> _WHAT IS NEEDED_
Find the lines holding the word "Blender" and collect them.
--- BEGIN ---
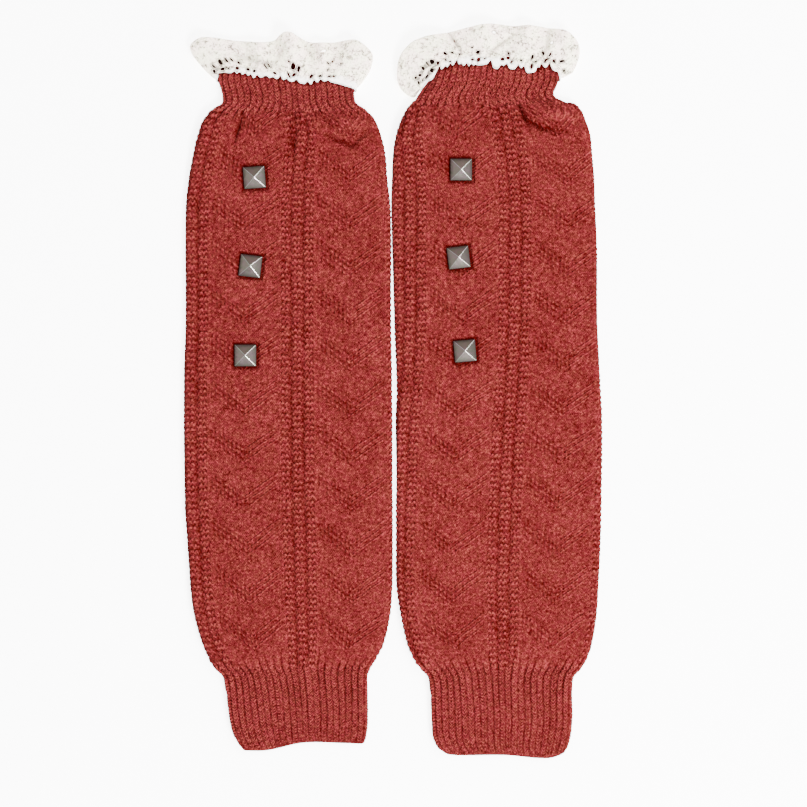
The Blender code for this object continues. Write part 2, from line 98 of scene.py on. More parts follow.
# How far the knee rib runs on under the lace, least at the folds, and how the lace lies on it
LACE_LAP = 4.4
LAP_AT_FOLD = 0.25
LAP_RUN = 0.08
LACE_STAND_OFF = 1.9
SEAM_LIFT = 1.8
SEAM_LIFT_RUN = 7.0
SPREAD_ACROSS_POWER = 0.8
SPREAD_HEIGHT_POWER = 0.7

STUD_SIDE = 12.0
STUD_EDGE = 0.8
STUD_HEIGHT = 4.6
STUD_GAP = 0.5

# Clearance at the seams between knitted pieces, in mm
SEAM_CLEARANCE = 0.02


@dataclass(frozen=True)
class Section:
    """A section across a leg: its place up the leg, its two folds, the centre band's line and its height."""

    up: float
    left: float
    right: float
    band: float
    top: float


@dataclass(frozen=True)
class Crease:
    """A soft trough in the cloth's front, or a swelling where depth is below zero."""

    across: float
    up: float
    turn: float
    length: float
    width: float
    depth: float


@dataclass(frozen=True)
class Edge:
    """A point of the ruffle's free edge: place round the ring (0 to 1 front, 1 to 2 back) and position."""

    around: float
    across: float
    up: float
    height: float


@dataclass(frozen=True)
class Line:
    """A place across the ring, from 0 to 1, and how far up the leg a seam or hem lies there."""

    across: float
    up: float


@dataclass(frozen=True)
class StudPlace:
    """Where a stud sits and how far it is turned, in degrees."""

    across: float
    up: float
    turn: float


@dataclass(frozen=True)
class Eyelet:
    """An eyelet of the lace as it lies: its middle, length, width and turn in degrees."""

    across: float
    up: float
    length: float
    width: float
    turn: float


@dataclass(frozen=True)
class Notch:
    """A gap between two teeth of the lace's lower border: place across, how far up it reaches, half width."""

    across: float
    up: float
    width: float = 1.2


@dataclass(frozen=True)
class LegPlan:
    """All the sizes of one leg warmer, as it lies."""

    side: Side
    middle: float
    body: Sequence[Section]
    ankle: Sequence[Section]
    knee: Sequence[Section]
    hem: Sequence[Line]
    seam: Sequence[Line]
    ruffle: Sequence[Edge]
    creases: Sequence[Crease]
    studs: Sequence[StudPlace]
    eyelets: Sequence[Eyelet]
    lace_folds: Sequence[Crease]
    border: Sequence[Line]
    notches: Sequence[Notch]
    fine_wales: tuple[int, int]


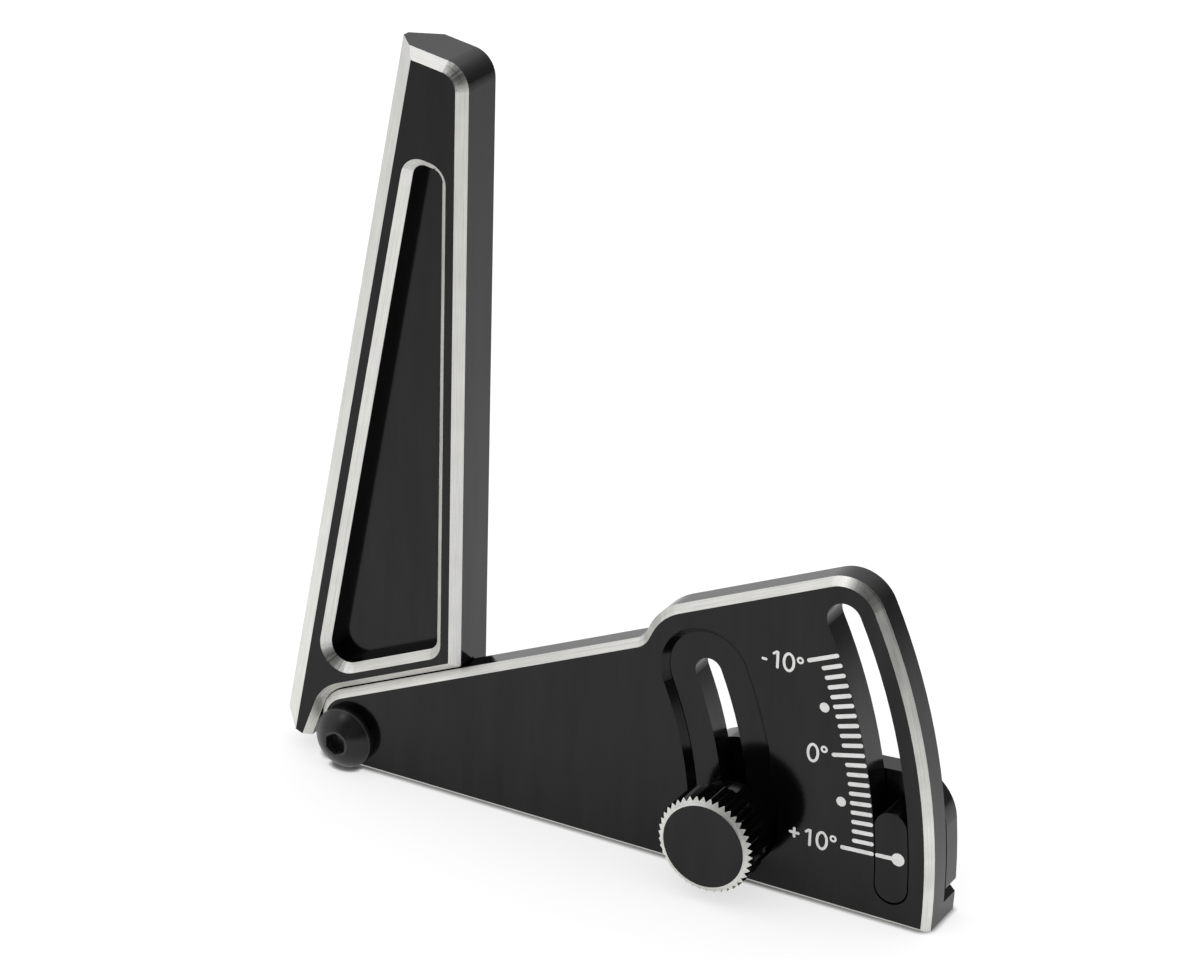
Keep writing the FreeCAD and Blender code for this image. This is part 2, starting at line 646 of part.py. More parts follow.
--- END ---
> _FINAL ANSWER_
The Blender code for this object continues. Write part 2, from line 98 of scene.py on. More parts follow.
Keep writing the FreeCAD and Blender code for this image. This is part 2, starting at line 646 of part.py. More parts follow.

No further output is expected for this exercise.